Aim of the task: Which lines run from the first one up to and including the one with "piece's thread counts."? Print exactly those.

Dataset excerpt:
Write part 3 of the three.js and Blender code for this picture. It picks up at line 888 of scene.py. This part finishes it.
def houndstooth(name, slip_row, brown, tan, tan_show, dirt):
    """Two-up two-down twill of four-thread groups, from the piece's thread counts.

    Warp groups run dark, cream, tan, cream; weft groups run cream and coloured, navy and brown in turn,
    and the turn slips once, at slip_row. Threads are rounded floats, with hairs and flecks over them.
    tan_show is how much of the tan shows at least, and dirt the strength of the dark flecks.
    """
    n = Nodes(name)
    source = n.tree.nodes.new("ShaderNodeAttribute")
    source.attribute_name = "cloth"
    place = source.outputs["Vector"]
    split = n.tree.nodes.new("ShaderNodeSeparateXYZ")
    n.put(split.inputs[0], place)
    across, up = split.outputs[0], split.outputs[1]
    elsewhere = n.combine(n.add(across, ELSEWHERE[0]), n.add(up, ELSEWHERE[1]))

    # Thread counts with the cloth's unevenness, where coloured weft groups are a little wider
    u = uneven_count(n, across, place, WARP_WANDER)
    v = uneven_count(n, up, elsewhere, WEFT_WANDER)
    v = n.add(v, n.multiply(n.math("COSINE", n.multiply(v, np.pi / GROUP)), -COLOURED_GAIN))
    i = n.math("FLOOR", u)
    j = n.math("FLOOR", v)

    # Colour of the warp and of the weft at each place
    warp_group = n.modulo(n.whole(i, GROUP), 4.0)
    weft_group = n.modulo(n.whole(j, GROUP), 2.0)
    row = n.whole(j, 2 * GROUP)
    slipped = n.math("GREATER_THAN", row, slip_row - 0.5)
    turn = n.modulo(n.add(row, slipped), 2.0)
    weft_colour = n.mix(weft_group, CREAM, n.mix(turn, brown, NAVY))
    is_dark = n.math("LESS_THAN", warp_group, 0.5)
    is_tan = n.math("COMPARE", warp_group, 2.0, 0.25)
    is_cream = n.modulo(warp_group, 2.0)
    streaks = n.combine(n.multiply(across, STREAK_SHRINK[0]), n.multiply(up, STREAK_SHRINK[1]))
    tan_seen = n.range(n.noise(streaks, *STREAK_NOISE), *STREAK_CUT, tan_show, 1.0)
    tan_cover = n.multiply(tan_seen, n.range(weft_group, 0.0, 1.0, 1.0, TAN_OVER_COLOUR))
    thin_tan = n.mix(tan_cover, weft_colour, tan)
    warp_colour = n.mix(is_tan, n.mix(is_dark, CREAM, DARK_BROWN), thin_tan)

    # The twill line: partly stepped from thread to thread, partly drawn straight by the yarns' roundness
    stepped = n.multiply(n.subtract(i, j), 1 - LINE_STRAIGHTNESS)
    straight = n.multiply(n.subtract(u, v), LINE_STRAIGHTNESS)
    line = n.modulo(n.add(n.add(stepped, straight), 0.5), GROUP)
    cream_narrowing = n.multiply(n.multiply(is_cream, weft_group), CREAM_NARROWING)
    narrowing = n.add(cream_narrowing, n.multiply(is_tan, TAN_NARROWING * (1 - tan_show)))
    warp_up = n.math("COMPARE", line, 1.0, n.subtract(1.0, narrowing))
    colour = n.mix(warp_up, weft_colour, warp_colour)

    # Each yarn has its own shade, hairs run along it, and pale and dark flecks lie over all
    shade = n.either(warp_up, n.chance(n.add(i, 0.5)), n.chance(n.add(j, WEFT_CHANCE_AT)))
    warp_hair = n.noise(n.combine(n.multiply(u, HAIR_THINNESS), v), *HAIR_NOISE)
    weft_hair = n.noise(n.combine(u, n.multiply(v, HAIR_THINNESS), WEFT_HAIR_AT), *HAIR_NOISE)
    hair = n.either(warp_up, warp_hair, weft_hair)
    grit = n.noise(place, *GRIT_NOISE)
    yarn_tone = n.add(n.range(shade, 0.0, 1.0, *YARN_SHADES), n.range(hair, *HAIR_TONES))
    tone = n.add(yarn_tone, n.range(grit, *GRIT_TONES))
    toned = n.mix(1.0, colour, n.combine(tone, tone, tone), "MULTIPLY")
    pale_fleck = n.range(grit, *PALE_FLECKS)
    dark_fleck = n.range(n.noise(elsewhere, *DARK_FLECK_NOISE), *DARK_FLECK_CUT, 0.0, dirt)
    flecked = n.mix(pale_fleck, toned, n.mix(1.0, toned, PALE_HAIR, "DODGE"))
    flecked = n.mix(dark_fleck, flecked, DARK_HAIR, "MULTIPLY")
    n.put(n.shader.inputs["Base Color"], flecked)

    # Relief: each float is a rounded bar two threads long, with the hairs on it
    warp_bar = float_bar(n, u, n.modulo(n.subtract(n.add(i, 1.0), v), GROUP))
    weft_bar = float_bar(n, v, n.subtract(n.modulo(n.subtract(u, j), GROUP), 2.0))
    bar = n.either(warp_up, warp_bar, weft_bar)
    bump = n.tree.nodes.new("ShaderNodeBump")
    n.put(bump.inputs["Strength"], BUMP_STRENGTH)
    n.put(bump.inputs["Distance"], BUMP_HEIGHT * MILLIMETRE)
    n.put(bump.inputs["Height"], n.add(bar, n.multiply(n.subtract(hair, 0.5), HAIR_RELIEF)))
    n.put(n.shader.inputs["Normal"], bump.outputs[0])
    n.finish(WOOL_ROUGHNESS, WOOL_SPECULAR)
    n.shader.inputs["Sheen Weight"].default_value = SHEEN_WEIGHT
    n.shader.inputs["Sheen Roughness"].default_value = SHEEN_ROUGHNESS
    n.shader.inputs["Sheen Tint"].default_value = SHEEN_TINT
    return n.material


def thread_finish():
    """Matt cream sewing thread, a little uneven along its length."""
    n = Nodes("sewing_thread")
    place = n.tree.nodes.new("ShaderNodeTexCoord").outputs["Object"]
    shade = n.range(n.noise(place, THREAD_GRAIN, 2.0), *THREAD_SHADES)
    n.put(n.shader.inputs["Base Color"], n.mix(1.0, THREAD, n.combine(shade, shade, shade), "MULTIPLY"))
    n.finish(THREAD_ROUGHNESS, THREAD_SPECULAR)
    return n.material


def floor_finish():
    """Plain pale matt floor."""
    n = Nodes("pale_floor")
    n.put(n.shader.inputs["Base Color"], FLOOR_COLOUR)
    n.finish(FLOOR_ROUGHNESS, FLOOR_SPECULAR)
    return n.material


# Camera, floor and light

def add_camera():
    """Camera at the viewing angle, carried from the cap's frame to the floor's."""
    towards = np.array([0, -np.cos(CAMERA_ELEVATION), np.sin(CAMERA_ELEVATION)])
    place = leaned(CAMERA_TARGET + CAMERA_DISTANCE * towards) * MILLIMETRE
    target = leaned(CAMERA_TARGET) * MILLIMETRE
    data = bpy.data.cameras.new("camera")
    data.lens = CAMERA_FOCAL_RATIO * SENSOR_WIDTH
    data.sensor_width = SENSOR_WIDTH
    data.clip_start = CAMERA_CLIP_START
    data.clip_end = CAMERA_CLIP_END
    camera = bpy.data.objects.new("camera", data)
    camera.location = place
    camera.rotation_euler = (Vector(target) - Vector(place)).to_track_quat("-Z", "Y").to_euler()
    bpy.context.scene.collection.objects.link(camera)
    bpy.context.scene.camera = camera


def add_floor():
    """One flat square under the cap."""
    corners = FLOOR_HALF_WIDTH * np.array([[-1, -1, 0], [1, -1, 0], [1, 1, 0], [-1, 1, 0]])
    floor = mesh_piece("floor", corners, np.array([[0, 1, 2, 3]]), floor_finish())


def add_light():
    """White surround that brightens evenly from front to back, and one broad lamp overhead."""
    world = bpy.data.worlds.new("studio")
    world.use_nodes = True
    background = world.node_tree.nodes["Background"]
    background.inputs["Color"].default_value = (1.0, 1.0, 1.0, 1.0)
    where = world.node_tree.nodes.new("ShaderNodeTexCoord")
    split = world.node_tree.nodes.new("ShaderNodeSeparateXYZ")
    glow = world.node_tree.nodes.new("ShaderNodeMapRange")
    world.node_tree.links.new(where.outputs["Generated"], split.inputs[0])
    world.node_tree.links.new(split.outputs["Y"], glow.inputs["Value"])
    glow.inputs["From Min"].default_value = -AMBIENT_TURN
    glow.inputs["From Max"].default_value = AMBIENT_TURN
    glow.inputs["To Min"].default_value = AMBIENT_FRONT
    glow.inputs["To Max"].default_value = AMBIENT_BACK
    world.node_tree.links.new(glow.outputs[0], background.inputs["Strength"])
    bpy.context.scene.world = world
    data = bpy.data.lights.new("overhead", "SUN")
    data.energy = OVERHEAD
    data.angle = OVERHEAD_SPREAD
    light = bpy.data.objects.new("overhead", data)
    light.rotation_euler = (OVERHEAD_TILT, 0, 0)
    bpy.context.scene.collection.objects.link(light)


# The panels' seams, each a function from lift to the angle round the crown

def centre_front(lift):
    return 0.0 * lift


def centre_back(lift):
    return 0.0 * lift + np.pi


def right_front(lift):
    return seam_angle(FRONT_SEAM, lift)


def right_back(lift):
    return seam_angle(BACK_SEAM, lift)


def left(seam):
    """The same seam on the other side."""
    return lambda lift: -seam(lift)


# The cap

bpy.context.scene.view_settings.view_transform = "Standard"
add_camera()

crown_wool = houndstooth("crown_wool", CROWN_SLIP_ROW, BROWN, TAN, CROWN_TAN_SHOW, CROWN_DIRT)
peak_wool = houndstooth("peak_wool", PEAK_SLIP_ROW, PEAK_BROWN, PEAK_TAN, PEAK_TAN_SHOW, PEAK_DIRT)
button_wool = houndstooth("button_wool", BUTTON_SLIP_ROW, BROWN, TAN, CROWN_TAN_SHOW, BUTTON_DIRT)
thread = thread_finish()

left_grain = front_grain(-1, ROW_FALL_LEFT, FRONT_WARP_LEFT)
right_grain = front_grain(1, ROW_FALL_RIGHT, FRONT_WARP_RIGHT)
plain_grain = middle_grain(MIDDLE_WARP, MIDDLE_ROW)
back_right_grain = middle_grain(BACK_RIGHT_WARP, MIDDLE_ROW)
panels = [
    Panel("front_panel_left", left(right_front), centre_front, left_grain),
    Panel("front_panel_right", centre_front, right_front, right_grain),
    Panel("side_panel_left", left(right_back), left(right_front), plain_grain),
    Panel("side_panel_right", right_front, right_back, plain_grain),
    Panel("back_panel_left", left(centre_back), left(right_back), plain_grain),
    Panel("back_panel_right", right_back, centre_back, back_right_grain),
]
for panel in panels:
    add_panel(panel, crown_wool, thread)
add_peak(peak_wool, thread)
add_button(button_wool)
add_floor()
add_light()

Problem solution:
Write part 3 of the three.js and Blender code for this picture. It picks up at line 888 of scene.py. This part finishes it.
def houndstooth(name, slip_row, brown, tan, tan_show, dirt):
    """Two-up two-down twill of four-thread groups, from the piece's thread counts.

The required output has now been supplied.